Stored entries
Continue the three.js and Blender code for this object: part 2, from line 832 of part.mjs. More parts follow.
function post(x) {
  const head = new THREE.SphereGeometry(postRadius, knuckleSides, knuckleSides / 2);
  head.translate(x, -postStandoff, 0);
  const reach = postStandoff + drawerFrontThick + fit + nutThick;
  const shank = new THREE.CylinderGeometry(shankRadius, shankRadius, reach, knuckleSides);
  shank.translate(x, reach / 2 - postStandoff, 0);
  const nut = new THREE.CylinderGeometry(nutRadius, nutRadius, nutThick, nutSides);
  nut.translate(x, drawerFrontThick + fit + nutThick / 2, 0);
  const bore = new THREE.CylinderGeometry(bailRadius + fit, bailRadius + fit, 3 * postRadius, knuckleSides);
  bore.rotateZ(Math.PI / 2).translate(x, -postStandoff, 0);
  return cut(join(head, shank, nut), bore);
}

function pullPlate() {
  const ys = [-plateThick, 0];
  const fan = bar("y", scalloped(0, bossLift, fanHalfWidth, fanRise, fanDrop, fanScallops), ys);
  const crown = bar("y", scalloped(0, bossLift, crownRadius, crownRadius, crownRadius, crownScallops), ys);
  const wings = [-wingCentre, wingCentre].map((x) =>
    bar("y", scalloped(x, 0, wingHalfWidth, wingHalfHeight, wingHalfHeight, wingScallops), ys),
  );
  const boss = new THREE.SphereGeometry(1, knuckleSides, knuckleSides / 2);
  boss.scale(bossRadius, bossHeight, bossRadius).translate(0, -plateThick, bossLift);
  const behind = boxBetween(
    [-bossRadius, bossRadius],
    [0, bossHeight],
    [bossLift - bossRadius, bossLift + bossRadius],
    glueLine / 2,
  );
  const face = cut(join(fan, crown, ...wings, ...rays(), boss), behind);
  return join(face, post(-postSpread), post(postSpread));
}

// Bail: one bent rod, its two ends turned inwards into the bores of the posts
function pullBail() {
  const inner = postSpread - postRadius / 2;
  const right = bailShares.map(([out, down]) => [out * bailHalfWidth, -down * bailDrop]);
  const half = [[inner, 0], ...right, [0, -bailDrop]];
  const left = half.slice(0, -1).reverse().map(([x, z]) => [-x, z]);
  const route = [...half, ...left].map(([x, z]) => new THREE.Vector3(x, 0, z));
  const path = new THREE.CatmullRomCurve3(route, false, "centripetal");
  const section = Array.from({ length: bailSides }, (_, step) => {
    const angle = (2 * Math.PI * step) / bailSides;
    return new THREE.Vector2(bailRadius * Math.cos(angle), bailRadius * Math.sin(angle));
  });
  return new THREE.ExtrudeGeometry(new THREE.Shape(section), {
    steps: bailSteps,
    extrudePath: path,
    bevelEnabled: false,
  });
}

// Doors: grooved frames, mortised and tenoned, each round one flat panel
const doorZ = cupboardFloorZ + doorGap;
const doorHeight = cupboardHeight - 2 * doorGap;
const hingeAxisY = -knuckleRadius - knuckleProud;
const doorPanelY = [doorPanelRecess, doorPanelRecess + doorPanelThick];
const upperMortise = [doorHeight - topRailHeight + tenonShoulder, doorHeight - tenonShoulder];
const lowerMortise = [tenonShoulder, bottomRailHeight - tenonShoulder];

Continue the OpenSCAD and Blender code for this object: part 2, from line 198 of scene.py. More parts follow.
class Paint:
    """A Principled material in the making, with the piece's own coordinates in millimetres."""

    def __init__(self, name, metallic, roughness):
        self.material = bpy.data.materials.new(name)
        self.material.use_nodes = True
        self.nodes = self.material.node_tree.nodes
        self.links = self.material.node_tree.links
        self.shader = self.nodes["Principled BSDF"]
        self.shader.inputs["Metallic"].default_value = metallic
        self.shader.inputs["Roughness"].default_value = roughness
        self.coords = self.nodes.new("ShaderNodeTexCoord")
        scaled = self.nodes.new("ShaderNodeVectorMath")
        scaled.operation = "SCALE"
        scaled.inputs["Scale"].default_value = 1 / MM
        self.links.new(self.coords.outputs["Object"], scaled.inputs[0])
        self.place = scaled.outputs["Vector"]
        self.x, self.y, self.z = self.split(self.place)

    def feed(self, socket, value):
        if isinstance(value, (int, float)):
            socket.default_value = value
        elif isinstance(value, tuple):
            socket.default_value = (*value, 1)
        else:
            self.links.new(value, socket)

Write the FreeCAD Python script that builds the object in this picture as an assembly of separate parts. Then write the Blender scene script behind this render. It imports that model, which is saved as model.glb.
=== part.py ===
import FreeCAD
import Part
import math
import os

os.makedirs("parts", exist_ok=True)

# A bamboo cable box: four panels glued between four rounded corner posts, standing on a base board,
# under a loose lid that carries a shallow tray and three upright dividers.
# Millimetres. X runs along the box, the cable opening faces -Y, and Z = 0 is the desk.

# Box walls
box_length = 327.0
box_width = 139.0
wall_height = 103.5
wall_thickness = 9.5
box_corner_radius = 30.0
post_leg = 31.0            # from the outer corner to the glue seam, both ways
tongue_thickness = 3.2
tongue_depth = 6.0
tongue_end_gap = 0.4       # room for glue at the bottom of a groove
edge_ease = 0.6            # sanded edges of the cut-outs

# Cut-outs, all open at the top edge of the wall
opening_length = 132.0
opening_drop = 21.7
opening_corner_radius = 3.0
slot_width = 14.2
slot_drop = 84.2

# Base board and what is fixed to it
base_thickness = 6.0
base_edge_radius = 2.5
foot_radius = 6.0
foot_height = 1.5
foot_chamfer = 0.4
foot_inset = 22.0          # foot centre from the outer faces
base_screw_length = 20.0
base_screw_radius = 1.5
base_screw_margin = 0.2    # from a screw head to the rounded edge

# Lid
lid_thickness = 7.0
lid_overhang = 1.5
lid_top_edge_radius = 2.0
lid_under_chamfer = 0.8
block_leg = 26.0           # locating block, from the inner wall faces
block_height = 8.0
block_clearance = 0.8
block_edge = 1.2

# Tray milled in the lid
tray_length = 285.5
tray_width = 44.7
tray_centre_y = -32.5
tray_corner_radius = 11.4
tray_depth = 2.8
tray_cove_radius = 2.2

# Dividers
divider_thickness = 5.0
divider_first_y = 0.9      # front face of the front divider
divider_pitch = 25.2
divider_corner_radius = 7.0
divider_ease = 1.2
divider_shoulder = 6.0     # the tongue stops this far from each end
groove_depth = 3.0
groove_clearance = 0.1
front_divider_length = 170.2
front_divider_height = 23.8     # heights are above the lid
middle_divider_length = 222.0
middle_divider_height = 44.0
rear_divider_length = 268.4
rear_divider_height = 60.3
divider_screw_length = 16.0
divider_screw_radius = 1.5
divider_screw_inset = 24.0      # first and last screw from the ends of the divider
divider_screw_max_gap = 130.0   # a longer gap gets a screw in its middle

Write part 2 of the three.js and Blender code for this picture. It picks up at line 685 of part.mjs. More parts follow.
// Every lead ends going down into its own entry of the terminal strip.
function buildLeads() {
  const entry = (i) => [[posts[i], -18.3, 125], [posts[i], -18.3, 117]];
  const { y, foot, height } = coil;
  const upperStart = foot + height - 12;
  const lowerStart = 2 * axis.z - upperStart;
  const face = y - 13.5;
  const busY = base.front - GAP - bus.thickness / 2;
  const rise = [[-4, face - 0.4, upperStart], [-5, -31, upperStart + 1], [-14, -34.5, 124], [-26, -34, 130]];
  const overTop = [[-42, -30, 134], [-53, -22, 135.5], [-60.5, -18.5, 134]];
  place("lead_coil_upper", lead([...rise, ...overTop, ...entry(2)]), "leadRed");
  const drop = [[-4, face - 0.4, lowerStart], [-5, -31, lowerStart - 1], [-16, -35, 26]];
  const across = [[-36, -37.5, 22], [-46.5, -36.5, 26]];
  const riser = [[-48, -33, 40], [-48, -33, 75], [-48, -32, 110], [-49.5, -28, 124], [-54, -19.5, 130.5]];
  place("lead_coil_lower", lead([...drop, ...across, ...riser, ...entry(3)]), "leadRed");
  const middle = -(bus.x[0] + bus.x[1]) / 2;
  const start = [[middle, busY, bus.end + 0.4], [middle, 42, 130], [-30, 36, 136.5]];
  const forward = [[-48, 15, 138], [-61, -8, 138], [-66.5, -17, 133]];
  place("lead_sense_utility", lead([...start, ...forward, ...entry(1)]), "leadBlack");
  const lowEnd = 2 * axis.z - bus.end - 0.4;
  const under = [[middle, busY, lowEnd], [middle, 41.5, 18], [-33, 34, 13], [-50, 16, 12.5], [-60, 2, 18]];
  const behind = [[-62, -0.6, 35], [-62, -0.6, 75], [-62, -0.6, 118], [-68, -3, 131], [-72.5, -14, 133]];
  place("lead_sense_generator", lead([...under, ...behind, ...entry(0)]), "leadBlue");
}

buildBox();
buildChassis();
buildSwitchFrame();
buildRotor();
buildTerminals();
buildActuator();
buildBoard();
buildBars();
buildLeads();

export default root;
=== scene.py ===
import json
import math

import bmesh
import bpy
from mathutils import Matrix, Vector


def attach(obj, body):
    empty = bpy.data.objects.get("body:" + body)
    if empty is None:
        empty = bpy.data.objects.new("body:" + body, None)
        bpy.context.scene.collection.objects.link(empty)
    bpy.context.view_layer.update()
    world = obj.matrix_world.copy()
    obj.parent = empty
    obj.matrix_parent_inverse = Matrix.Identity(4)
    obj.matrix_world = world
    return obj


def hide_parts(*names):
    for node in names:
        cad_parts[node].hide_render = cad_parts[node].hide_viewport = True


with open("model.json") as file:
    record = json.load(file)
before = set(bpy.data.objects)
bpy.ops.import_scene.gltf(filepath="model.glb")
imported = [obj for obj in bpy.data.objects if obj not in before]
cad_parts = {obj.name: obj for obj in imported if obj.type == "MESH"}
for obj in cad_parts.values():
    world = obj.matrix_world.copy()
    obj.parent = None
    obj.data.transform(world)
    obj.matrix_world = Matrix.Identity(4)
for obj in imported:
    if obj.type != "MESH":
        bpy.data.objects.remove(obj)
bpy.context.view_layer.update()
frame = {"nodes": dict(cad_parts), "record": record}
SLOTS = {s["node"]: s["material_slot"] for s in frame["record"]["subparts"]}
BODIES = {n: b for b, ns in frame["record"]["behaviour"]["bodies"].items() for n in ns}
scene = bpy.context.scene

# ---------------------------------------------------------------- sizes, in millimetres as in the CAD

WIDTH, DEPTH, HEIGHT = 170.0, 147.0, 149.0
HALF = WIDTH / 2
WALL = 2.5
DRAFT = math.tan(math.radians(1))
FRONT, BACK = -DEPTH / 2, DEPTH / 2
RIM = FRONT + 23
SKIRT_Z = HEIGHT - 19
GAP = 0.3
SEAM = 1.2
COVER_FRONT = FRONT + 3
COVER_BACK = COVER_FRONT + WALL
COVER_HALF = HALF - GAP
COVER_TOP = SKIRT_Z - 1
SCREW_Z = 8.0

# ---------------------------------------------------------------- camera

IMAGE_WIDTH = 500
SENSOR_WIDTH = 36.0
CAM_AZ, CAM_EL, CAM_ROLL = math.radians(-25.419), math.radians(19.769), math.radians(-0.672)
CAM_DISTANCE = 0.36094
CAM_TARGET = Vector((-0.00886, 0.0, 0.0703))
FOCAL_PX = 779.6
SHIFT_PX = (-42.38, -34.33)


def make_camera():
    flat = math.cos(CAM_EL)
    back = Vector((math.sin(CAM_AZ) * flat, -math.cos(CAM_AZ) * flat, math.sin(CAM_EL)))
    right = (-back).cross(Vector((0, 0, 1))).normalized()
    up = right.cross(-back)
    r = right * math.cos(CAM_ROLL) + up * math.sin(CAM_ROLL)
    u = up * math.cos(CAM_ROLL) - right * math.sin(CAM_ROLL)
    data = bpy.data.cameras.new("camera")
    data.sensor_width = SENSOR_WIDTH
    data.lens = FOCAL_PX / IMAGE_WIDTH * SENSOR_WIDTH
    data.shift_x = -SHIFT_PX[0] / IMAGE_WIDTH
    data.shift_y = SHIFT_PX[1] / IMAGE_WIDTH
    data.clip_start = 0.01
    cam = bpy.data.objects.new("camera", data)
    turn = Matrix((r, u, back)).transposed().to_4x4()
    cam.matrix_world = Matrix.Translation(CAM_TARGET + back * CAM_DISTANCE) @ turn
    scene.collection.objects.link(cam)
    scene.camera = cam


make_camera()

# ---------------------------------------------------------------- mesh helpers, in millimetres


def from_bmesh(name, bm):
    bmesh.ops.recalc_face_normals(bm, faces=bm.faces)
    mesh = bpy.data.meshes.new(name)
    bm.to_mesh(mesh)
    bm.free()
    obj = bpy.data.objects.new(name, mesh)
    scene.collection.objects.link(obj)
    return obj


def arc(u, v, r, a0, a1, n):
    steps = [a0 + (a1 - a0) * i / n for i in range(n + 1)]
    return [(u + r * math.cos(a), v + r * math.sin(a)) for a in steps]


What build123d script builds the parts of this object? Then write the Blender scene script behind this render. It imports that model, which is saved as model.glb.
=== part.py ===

**Your instructions:**
Reproduce, word for word, only the lines from the one that contains "What build123d script" through the final line.

**Solution to the exercise:**
What build123d script builds the parts of this object? Then write the Blender scene script behind this render. It imports that model, which is saved as model.glb.
=== part.py ===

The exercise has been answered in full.